PROBLEM DESCRIPTION |
Give the listing below again in full, exactly as written.

>> START DATASET EXCERPT

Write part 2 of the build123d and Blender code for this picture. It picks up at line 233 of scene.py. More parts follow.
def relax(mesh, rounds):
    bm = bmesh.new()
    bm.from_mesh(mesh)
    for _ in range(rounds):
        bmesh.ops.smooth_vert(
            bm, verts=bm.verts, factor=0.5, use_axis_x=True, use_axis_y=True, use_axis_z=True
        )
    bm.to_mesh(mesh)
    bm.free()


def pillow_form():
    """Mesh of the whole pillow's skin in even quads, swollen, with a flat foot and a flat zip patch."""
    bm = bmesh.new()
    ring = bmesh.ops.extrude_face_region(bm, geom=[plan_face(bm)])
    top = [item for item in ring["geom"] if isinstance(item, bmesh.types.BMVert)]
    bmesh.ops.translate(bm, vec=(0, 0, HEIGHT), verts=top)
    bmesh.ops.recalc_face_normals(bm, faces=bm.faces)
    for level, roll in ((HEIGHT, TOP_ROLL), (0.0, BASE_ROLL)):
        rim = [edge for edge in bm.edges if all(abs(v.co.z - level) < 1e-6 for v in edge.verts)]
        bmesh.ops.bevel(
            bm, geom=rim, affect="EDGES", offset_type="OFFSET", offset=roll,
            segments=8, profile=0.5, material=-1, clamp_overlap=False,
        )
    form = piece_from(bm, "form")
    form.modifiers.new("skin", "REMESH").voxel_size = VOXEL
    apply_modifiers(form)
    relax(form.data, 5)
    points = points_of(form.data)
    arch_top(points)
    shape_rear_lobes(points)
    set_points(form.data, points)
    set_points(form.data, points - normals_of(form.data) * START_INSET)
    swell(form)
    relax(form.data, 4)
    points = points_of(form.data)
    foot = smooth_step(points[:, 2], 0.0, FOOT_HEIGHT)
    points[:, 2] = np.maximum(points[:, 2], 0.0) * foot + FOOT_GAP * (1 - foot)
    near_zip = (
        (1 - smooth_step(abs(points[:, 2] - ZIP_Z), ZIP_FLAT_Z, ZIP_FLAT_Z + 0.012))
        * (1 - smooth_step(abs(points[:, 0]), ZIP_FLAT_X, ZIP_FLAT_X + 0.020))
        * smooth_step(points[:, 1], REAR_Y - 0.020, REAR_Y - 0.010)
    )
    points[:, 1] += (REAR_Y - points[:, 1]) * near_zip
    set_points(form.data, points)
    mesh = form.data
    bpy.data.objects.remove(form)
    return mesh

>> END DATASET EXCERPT

RESULT BELOW |
Write part 2 of the build123d and Blender code for this picture. It picks up at line 233 of scene.py. More parts follow.
def relax(mesh, rounds):
    bm = bmesh.new()
    bm.from_mesh(mesh)
    for _ in range(rounds):
        bmesh.ops.smooth_vert(
            bm, verts=bm.verts, factor=0.5, use_axis_x=True, use_axis_y=True, use_axis_z=True
        )
    bm.to_mesh(mesh)
    bm.free()


def pillow_form():
    """Mesh of the whole pillow's skin in even quads, swollen, with a flat foot and a flat zip patch."""
    bm = bmesh.new()
    ring = bmesh.ops.extrude_face_region(bm, geom=[plan_face(bm)])
    top = [item for item in ring["geom"] if isinstance(item, bmesh.types.BMVert)]
    bmesh.ops.translate(bm, vec=(0, 0, HEIGHT), verts=top)
    bmesh.ops.recalc_face_normals(bm, faces=bm.faces)
    for level, roll in ((HEIGHT, TOP_ROLL), (0.0, BASE_ROLL)):
        rim = [edge for edge in bm.edges if all(abs(v.co.z - level) < 1e-6 for v in edge.verts)]
        bmesh.ops.bevel(
            bm, geom=rim, affect="EDGES", offset_type="OFFSET", offset=roll,
            segments=8, profile=0.5, material=-1, clamp_overlap=False,
        )
    form = piece_from(bm, "form")
    form.modifiers.new("skin", "REMESH").voxel_size = VOXEL
    apply_modifiers(form)
    relax(form.data, 5)
    points = points_of(form.data)
    arch_top(points)
    shape_rear_lobes(points)
    set_points(form.data, points)
    set_points(form.data, points - normals_of(form.data) * START_INSET)
    swell(form)
    relax(form.data, 4)
    points = points_of(form.data)
    foot = smooth_step(points[:, 2], 0.0, FOOT_HEIGHT)
    points[:, 2] = np.maximum(points[:, 2], 0.0) * foot + FOOT_GAP * (1 - foot)
    near_zip = (
        (1 - smooth_step(abs(points[:, 2] - ZIP_Z), ZIP_FLAT_Z, ZIP_FLAT_Z + 0.012))
        * (1 - smooth_step(abs(points[:, 0]), ZIP_FLAT_X, ZIP_FLAT_X + 0.020))
        * smooth_step(points[:, 1], REAR_Y - 0.020, REAR_Y - 0.010)
    )
    points[:, 1] += (REAR_Y - points[:, 1]) * near_zip
    set_points(form.data, points)
    mesh = form.data
    bpy.data.objects.remove(form)
    return mesh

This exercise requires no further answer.